WHAT TO PRODUCE: Set down word for word each line from the start of the listing through the line that contains "and sliding table.", both included.

___ DATA

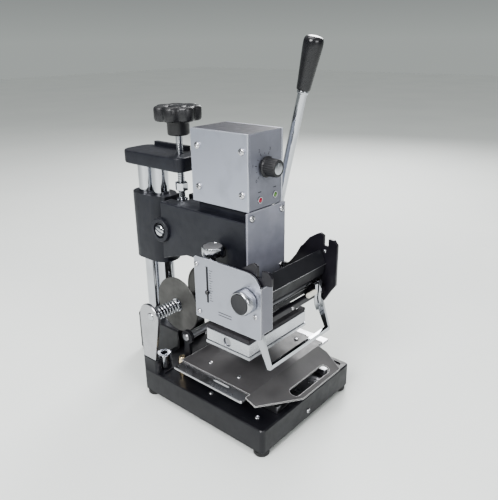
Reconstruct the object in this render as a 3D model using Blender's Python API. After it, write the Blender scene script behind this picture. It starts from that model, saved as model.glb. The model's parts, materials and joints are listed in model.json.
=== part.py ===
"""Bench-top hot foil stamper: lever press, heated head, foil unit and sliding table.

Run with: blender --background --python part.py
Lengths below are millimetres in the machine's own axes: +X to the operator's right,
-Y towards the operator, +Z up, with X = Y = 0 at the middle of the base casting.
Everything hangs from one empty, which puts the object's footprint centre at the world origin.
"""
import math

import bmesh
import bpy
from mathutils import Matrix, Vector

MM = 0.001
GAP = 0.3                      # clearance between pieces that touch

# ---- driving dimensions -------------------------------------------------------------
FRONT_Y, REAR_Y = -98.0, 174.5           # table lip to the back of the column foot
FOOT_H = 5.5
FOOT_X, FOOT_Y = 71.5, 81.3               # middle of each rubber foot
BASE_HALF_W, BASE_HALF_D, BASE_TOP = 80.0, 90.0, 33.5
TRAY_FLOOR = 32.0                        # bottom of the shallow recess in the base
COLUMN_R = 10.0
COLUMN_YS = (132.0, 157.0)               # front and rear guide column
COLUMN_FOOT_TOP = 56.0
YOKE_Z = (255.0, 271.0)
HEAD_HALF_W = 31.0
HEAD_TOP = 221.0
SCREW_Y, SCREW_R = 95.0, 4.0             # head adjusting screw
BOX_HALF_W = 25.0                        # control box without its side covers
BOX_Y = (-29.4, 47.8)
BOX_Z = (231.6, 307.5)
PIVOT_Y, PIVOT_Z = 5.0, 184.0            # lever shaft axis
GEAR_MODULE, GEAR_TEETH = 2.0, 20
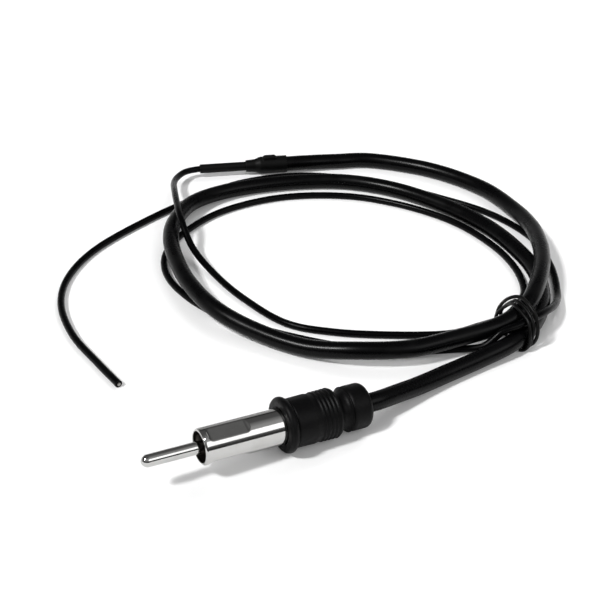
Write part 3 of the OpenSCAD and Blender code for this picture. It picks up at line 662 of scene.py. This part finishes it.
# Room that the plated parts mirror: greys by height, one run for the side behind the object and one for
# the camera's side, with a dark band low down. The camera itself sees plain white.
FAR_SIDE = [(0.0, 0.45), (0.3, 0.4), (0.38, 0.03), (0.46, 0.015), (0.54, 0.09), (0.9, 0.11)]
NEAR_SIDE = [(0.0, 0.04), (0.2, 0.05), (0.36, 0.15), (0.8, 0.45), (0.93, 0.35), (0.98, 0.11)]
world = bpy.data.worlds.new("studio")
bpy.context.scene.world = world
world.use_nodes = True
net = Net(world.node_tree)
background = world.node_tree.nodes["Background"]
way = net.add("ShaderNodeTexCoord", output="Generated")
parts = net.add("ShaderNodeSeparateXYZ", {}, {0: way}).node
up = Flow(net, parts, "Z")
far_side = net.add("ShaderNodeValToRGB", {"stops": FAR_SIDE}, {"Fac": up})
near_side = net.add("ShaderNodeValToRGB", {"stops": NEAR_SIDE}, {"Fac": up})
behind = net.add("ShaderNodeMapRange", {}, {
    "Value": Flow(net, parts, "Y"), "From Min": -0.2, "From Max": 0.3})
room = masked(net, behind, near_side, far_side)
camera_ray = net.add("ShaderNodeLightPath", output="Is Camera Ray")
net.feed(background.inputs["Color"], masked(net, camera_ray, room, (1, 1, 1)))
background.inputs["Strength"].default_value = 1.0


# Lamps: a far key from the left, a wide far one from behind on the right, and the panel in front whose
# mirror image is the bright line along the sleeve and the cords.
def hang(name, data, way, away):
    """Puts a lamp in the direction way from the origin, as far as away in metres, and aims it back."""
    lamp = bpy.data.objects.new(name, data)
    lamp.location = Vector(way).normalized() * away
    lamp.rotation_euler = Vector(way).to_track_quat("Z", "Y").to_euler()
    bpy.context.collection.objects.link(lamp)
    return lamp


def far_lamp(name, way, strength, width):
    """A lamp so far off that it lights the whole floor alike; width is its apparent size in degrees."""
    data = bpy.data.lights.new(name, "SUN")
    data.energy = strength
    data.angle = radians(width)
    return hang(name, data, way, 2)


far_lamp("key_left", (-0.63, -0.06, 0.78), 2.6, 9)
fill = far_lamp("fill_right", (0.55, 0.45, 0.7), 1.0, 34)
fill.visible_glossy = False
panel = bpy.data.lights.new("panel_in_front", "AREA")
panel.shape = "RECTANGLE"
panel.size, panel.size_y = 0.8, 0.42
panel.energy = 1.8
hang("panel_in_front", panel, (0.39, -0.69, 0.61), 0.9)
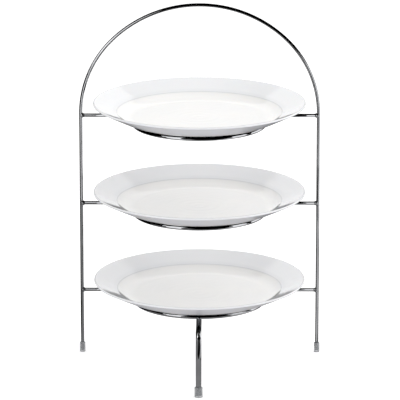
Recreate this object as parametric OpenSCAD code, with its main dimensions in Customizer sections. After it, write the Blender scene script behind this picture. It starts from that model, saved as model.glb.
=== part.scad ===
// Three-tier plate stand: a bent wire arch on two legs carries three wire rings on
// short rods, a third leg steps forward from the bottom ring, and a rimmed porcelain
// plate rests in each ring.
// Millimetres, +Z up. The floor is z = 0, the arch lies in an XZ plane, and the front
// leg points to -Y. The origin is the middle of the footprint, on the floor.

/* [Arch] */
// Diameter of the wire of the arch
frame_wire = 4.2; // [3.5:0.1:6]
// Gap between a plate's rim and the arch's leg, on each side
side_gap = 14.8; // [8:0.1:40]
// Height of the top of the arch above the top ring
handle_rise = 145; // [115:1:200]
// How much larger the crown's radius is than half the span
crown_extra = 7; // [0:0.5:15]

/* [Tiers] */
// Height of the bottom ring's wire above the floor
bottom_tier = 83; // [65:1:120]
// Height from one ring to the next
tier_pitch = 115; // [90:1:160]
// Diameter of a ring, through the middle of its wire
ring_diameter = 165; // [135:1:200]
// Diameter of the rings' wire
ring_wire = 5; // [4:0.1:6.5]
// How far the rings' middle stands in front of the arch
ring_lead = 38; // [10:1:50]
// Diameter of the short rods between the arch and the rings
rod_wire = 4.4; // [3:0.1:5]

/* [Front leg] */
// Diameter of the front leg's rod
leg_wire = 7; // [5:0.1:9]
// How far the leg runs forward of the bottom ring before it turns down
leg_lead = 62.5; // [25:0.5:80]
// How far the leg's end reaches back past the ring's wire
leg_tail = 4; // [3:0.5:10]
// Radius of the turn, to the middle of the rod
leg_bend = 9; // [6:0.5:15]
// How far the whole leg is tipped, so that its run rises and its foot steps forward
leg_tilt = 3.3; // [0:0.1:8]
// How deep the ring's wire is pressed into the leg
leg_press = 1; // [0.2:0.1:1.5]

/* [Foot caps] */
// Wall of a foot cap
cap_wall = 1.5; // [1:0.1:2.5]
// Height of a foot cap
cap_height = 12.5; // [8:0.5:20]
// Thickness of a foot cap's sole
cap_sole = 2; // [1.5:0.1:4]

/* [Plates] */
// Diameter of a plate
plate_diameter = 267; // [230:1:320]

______

FULL ANSWER:
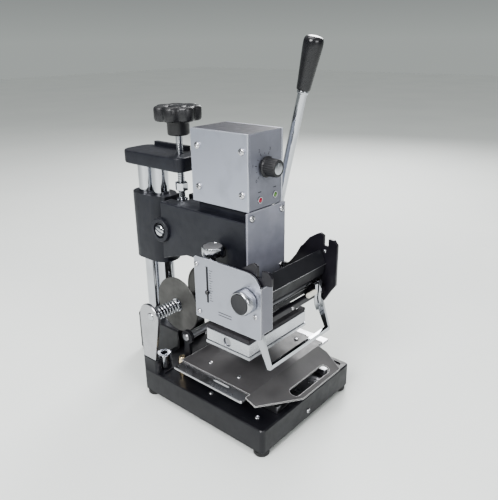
Reconstruct the object in this render as a 3D model using Blender's Python API. After it, write the Blender scene script behind this picture. It starts from that model, saved as model.glb. The model's parts, materials and joints are listed in model.json.
=== part.py ===
"""Bench-top hot foil stamper: lever press, heated head, foil unit and sliding table.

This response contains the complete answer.